The ongoing questions for students of popular culture can be summarized, then, as:

·         What are the prevailing ideologies in our cultural products?

·         How do they change and or differ across the cultural landscape and over time?

·         Do we see evidence of ideological struggle?

·         How much freedom do we have in our responses to the ideologies we experience in popular culture?

In fields of cultural studies and communication studies, these questions are typically approached through methods of textual analysis and audience ethnography. Textual analysis is where a scholar uses various accounts of texts and ideology to explore the meanings of a text and it likely effects. This is, of course, imprecise at best. Media ethnography involves the observation and interviewing of audience members to explore their reactions. The difficulty here is that if anything of false consciousness is true, people may not be able to answer questions meaningfully or accurately.

The question of alternatives is tough, though. How else are we to explore such a complicated set of phenomena? Other scholars have looked to social science methods for an answer, but these too are not without problems, as we will soon see.

By Steve Vrooman, revised January 2018

References

Althusser, L. (1971). Lenin and philosophy and other essays. New York: Monthly Review. http://www.marx2mao.com/Other/LPOE70NB.html.

Barthes, R. (1973). Mythologies. London: Paladin.

Cloud, D. (1992). The limits of interpretation: Ambivalence and stereotype in Spenser: For Hire. Critical Studies in Mass Communication, 9, 311-324.

Condit, C. (1989). The rhetorical limits of polysemy. Critical Studies in Mass Communication, 6, 103-122.

Eagleton, T. (1991) Ideology: An introduction, Verso.

Fanon, F. (1994/1952). Black skin, white masks. New York; Grove.

Fiske, J. (1986). Television: Polysemy and popularity. Critical Studies in Mass communication, 4, 391-408.

Gramsci, A. (1971). Selections from the Prison Notebooks. New York: International.

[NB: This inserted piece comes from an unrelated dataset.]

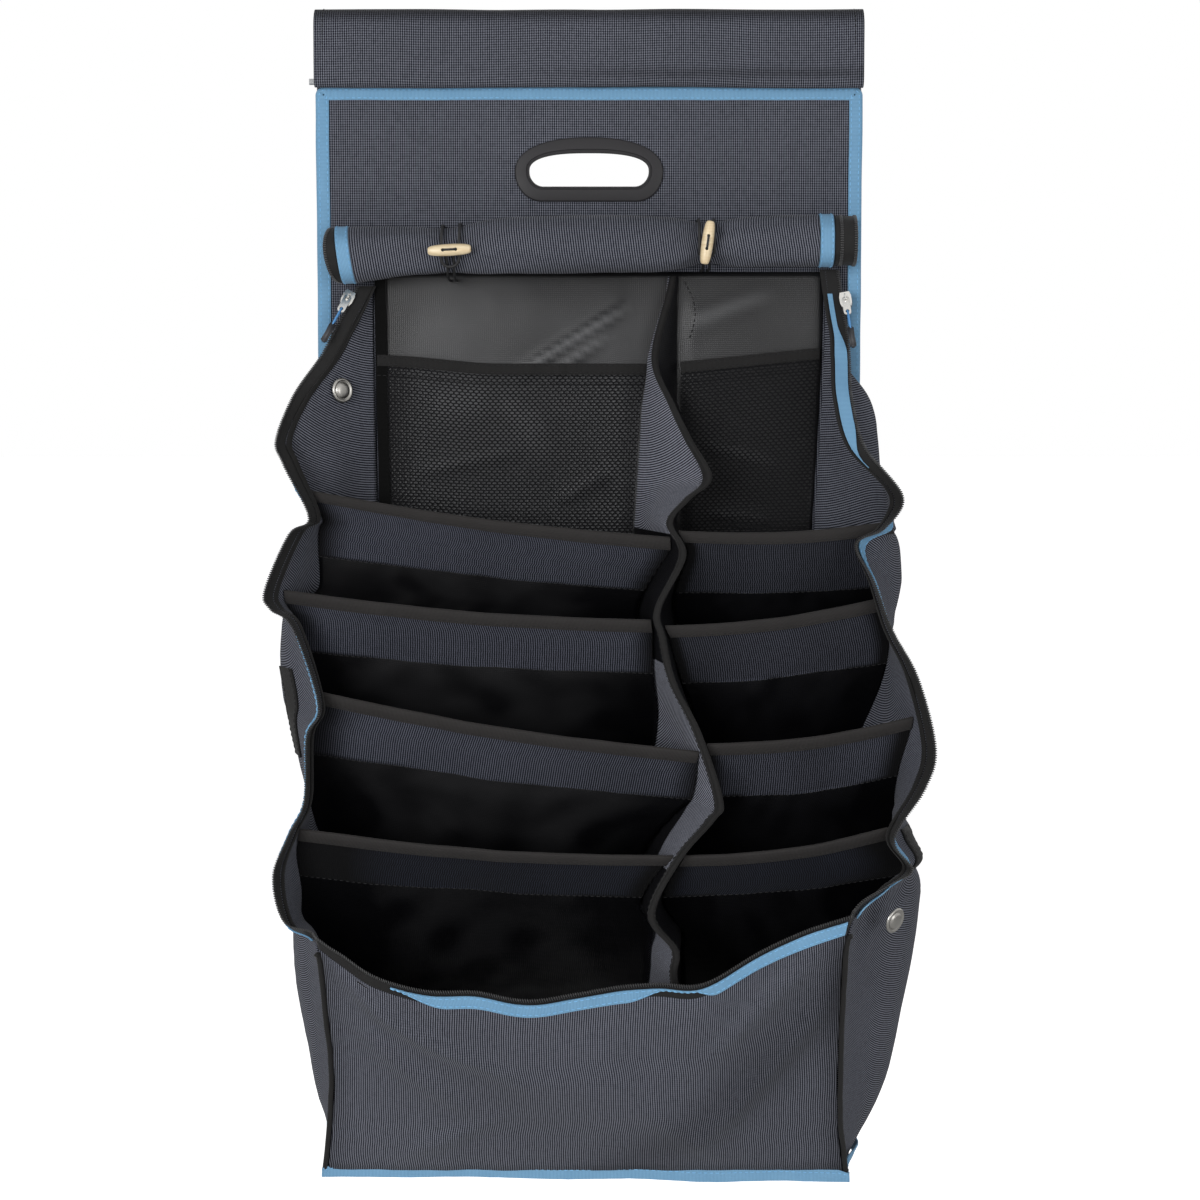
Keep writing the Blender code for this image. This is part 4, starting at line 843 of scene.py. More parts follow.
# Share of the height and how wide the blue trim shows there
LEFT_TRIM = [(0.165, 0.15), (0.185, 0.9), (0.238, 1.0), (0.254, 0.2), (0.36, 0.15), (0.39, 0.8)]
LEFT_TRIM += [(0.47, 1.0), (0.50, 0.6), (0.54, 0.2), (0.575, 0.9), (0.61, 0.8), (0.635, 0.15)]
LEFT_TRIM += [(1.0, 0.15)]
RIGHT_TRIM = [(0.232, 0.2), (0.252, 0.9), (0.270, 1.0), (0.286, 0.45), (0.325, 0.3), (0.37, 0.2)]
RIGHT_TRIM += [(0.41, 0.35), (0.44, 0.15), (0.52, 0.15), (0.535, 0.35), (0.56, 0.15)]
RIGHT_TRIM += [(0.595, 0.6), (0.62, 0.9), (0.645, 0.5), (0.665, 0.9), (1.0, 0.9)]
LEFT = Gusset(-1, 0.1705, 0.0045, LEFT_CURL, LEFT_EDGE, 19)
RIGHT = Gusset(1, 0.1795, 0.0115, RIGHT_CURL, RIGHT_EDGE, 18)
WALLS = {"left": LEFT, "right": RIGHT}


def zip_half(name, frames, node):
    """Zip tape with a sewn edge, and its coil of teeth as a wound thread."""
    inner, outer, half = -0.004, 0.0105, 0.0003
    tape = [(inner, -half), (outer, -half), (outer, half), (inner, half)]
    swept(name, frames, tape, [TAPE], slot="black_band", nodes=[node])

    pitch, per_turn = 0.0018, 8
    wide, high, wire_radius = 0.00135, 0.0010, 0.00042
    centres = [origin + across * 0.0106 for origin, across, _ in frames]
    run = run_along(centres)
    count = int(run[-1] / pitch * per_turn)
    points = []
    at = 0
    for i in range(count + 1):
        want = min(run[-1] * i / count, run[-1] - 1e-7)
        while run[at + 1] < want:
            at += 1
        t = (want - run[at]) / (run[at + 1] - run[at])
        across = frames[at][1].lerp(frames[at + 1][1], t).normalized()
        out = frames[at][2].lerp(frames[at + 1][2], t).normalized()
        angle = 2 * math.pi * i / per_turn
        off = across * wide * math.cos(angle) + out * high * math.sin(angle)
        points.append(centres[at].lerp(centres[at + 1], t) + off)
    bm = bmesh.new()
    rings = []
    side = None
    for i, spot in enumerate(points):
        along = (points[min(i + 1, count)] - points[max(i - 1, 0)]).normalized()
        side = carried(side, along)
        other = along.cross(side)
        around = (side, other, -side, -other)
        rings.append([bm.verts.new(spot + off * wire_radius) for off in around])
    skin(bm, rings)
    new_piece(name + "_teeth", mesh_of(bm, name + "_teeth"), [TEETH], slot="black_band")


def band(name, frames, low, high, material, slot, nodes=(), thickness=0.0009, rise=0.0006):
    """A sewn band with a slightly rounded face, from low to high across its frames."""
    profile = []
    for i in range(7):
        t = i / 6
        crown = rise * math.sin(math.pi * t) ** 0.5 * 0.5
        profile.append((low + (high - low) * t, thickness / 2 + crown))
    profile += [(high, -thickness / 2), (low, -thickness / 2)]
    return swept(name, frames, profile, [material], slot=slot, nodes=nodes)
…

Hennessy,R. (1993). Mateiralist feminism and the politics of discourse. New York: Routledge.

Kellner, D. (1998). Ernst Bloch, Utopia and Ideology Critique. http://www.uta.edu/english/dab/illuminations/kell1.html

Lacalu, E., & Mouffe, C. (1985). Hegemony and socialist strategy. London: Verso.

Marx, K., & Engels, F. (1845). The German ideology, including theses on Feuerbach. http://www.marxists.org/archive/marx/works/1845/german-ideology/.

Rockler, N. (1999). From magic bullets to shooting blanks: Reality, criticism and Beverly Hills, 90210. Western Journal of Communication, 63, 72-95.

Wolf, N. (2002). The beauty myth: How images of beauty are used against women. New York: Harper.

Zizek, S. (1989). The sublime object of ideology. London: Verso.